Failure of Imagination
They are Coming for You and Not Where You Expect Them
The Prussian theorist and general von Moltke said, “No plan survives first contact with the enemy.” General Eisenhower said, “In planning for battle I’ve found that plans are useless, but planning is indispensable.”
Mike Tyson said it best, “Everyone has a plan until they get punched in the mouth.”
I learned as an armored cavalry officer in the 1980s that the best way to kill a tank was another tank. That doctrine was right, until it wasn’t.
The Israelis had already discovered this was wrong in the 1973 Yom Kippur war when Russian-made shoulder-fired anti-tank weapons brought them to the brink of defeat. Today, the Ukrainians and Russians are crippling tanks with $500 modified drones.
Failure of imagination is not a new phenomenon. Tom Clancy in Debt of Honor wrote about a plane crashing into the Capitol building in 1994. Sam Nunn, that same year, wrote about a drone crashing and releasing chemical weapons in Washington, DC.
9/11 was seven years later. It was a failure of imagination. All of the information existed. No one connected the dots.
We’re in the middle of an imagination failure right now. We’ve unleashed a war against Iran. We don’t know how it ends. Anyone who says otherwise is selling certainty they don’t possess, confusing tactical success with strategic foresight and pretending they can see through the impenetrable fog of war.
Khamenei is dead. The conflict is spreading throughout the region. The cornered regime is not going to fight according to the Marquess of Queensberry rules. The wounded adversary doesn’t act rationally. He bites your ear in the third round in a boxing ring at Caesar’s Palace in a desperate act of self-preservation.
They’ll fight in places where we don’t expect it. A city bus in Tulsa, a shopping mall in Tacoma, a synagogue in Omaha.

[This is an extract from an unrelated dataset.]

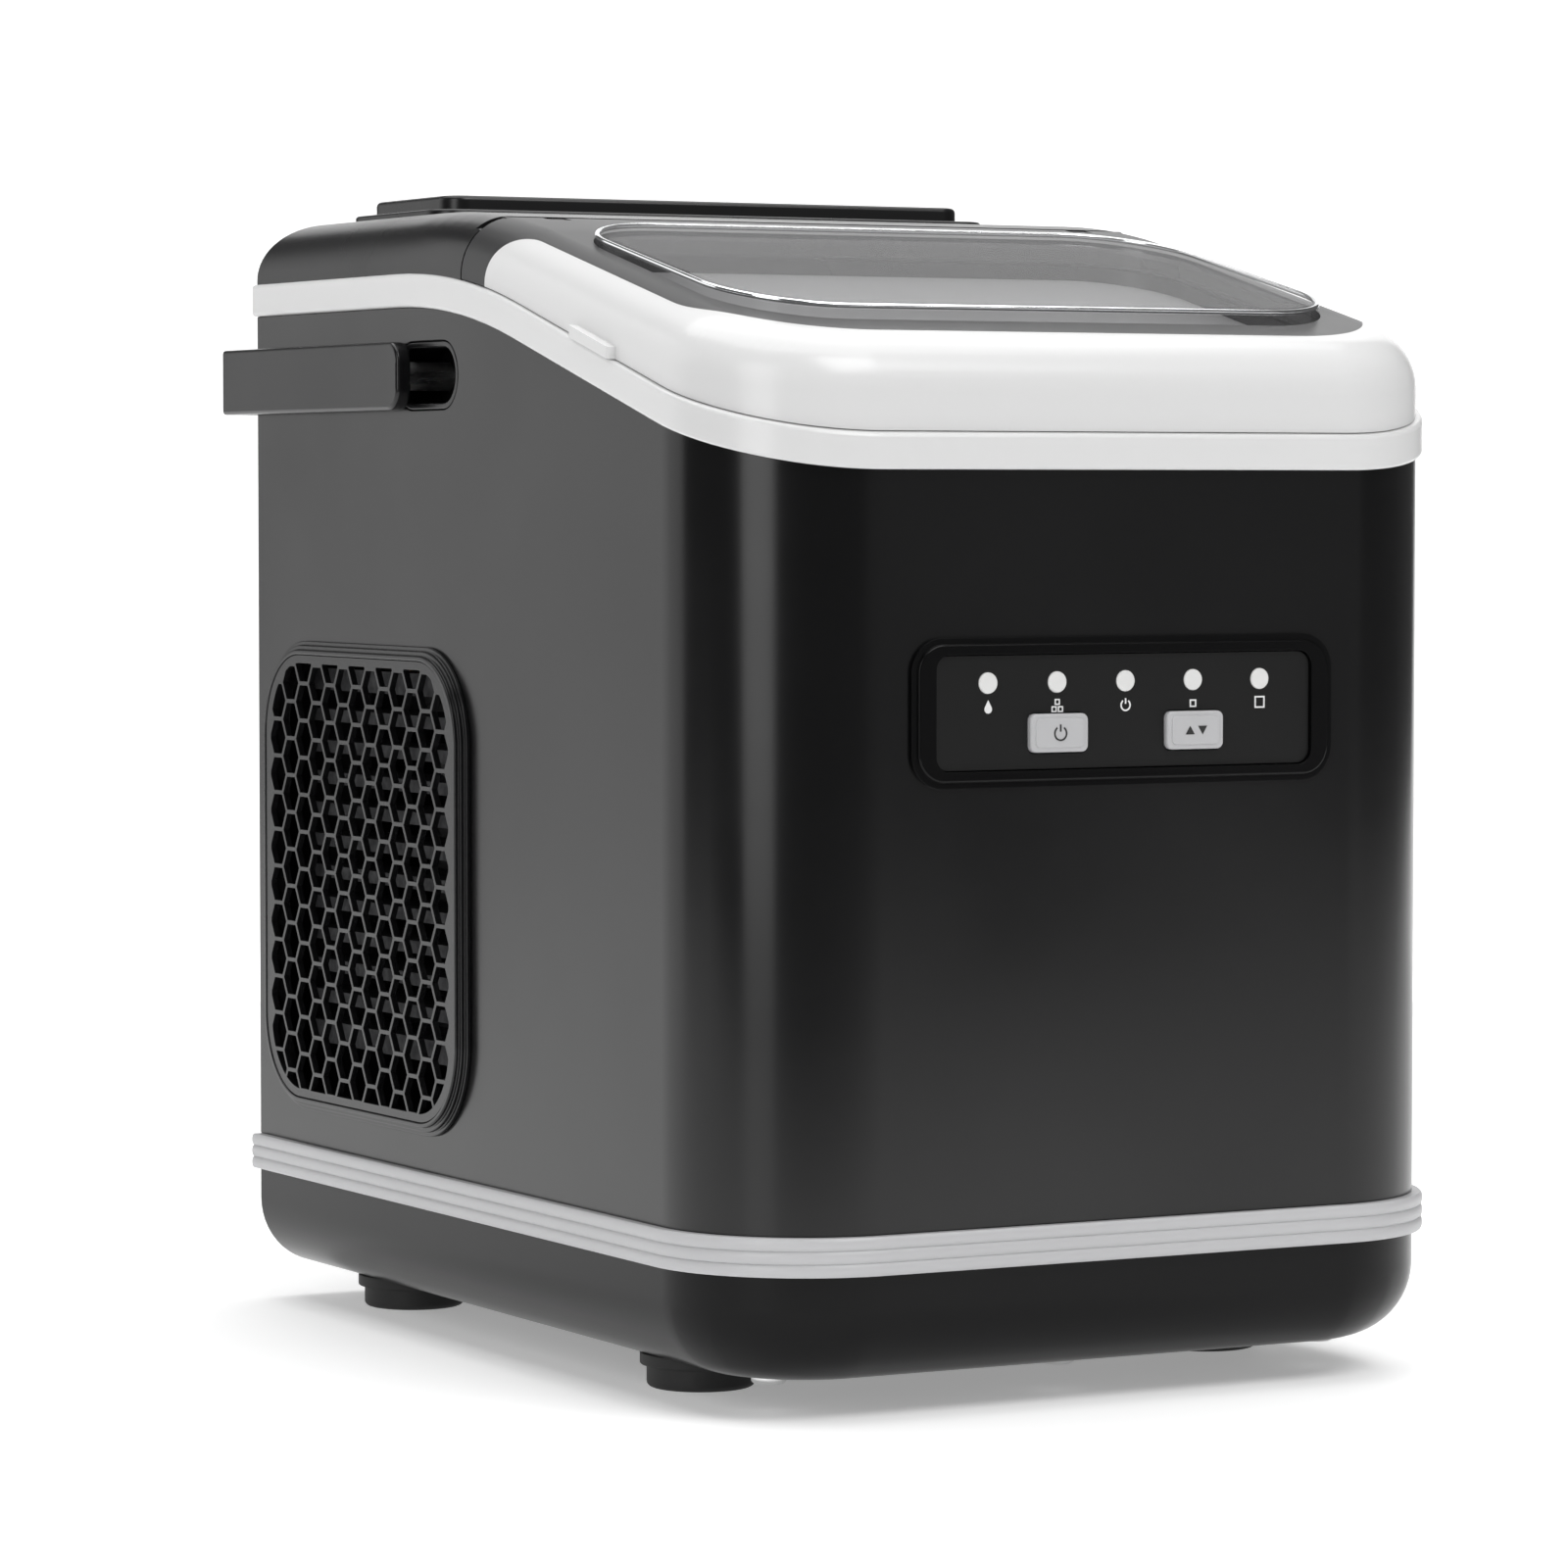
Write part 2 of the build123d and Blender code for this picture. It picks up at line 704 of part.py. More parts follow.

The insurgent isn’t going to fight on your terms. He’ll reframe the fight to make your terms irrelevant. Both warfare and technology are morphing at speeds that break every institutional response. The moat is not defensible. The castle walls are not impregnable. The Maginot Line of competitive advantage is an illusion.
The same truths are evident in business. Corporations spend billions to defend indefensible positions in legacy businesses while technology investment hides a dirty secret. Most organizations run on spreadsheets given apocalyptic names: The Truth, The Mother of All Spreadsheets, The Big F***ing Spreadsheet, The Book of Revelation. Someone named them. A roomful of professionals argue over disparate versions of the truth every week in the forecast meeting. That’s not a data problem; it’s institutional capture expressed in a filename.
Your adversary isn’t your Fortune 500 competitor with a new release of their product. It’s the kid in the garage. They could be in Shenzhen, Bangalore, or Silicon Valley. They aren’t fighting you on your terms. They are making your terms irrelevant. They aren’t building a better CD player, they’re building an iPod, and then the iPhone or an electric car at a fraction of the price with a fraction of the parts.
We are at the dawn of another shift in technology. AI gives us the tools to process and synthesize massive amounts of data. But here’s the trap: feed AI your assumptions and it will validate your established thinking. We have to ask it something different. We have to ask AI to imagine the choke points, the vulnerabilities, the future by synthesizing beyond what we think we know, interrogating the data with a wider lens not limited by our rules, conventions, or established thinking.
If we ask the right questions, it can help us recognize what we could not imagine. It could warn us that mobile would supplant the PC, that the $500 drone can kill a $5 million tank, and that the hijacker didn’t need to learn how to land the plane.